Me gustan los directos de rock y de pop y, de vez en cuando y como cuento aquí, procuro asistir a unos cuantos. Y menos mal que la música, al final, vence y me olvido de los malos ratos, porque la primera media hora de cada directo suele ser para mí un suplicio. He llegado al convencimiento de que un alto porcentaje del personal que paga una entrada para ver tocar a una banda lo hace como acto social, de la misma manera que antaño se iba al teatro no a ver tal o cual obra, sino para que le vieran a uno. Un acto social en el que lo que importaba no era el producto ni tampoco los artistas, sino la asistencia del tipo al que los espectadores veían sentado en el palco. Me juego lo que quieran a que, cuando en televisión vemos la entrada de los famosos a esos preestrenos multitudinarios de cine y de teatro, en los que sonríen para las cámaras y aseguran a los micros que no se pierden una obra de ese director o aquella actriz, media hora después la mayoría de las celebridades y de los petardos del corazón se larga a casa. Lo que les importaba no era ver la última de Martin Scorsese, sino darse pisto ante las cámaras y que todos creyéramos que son unos entendidos.
Durante la primera media hora de los directos no puedo evitar fijarme en el personal de los alrededores. No es deformación profesional, sino que sus continuos desplazamientos me distraen y me impiden concentrarme en las canciones. Pongamos de ejemplo el último directo en el que he estado, en la Joy Eslava, como les contaba el otro día. Es un sitio pequeño y muy adecuado para uno de esos conciertos de lujo, y aun así la mitad de la gente da la lata. Van y vienen, te empujan, entran y salen, hablan de cualquier cosa que no tenga que ver con el directo o se ponen a gritar sandeces. Tengo delante a un fulano al que le suda el cogote, y es lógico porque en la Joy Eslava hacía un calor propio de baño turco. Detrás, un tipo que se fuma un porro tras otro, echándome el humo a mi cogote, que también está sudado pero oculto bajo el pelo largo. A mí el único humo que no me disgusta es el que sale de la lumbre para asar chuletas, y todo lo demás me sobra. A mi derecha o a mi izquierda, porque me sucede en todos los directos a los que voy, siempre se abre un pasillo de hombres y mujeres que van y vuelven a la barra. “¡Cuidado, que voy!”, es la frase que escucho cada cinco minutos. Suelen ser tipos orondos, para colmo, y la anchura de sus espaldas duplica a la mía, y pasan sujetando en alto tres o cuatro vasos de plástico con medio litro de cerveza cada uno. Los he observado: si el espectáculo dura dos horas, se pasan más de media hora en la barra, donde siempre hay cola, y otra media dándose los paseos de rigor de aquí para allá, que a veces les suponen más minutos de lo que planeaban porque es difícil apartar a las masas, sobre todo si están embrujadas por la música y el alcohol; y luego están los paseos hasta los servicios, dado que la cerveza te obliga a orinar con frecuencia. Mira uno a su vecino de concierto y comprueba que se le han ido las dos horas de música en caminar de un lado a otro, pedir en la barra y orinar en los servicios.

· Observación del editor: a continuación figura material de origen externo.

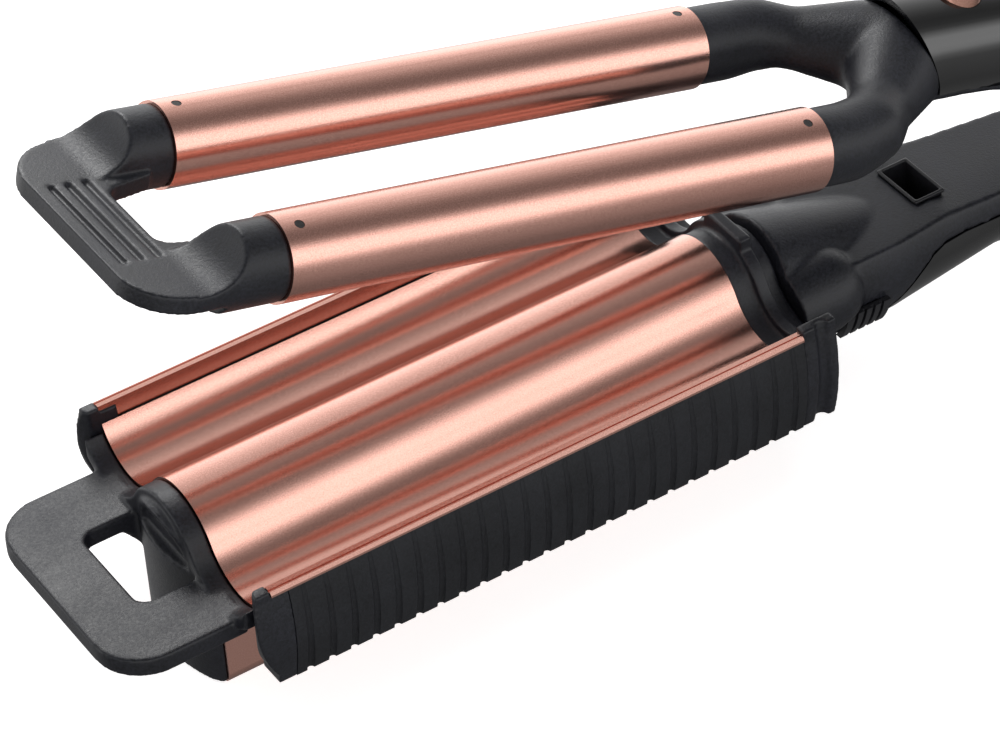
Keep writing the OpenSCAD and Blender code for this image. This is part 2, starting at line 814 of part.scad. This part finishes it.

Luego está la sección de los inconformistas. Suelen ser tres o cuatro tipos que, aunque el vocalista sea su ídolo, se apresuran a descalificarlo. Lo insultan o le arrojan vasos de plástico. Y están los que se pasan una hora escribiendo mensajes en el móvil. Y luego está la gente rara como yo, que procura poner los sentidos en captar la esencia del espectáculo, que procura verlo y oírlo bien todo, y que prefiere aguantarse las ganas de mear o de echar un trago para no perderse aquello por lo que ha pagado. Y porque los conciertos valen una pasta y no nos gusta tirar el dinero.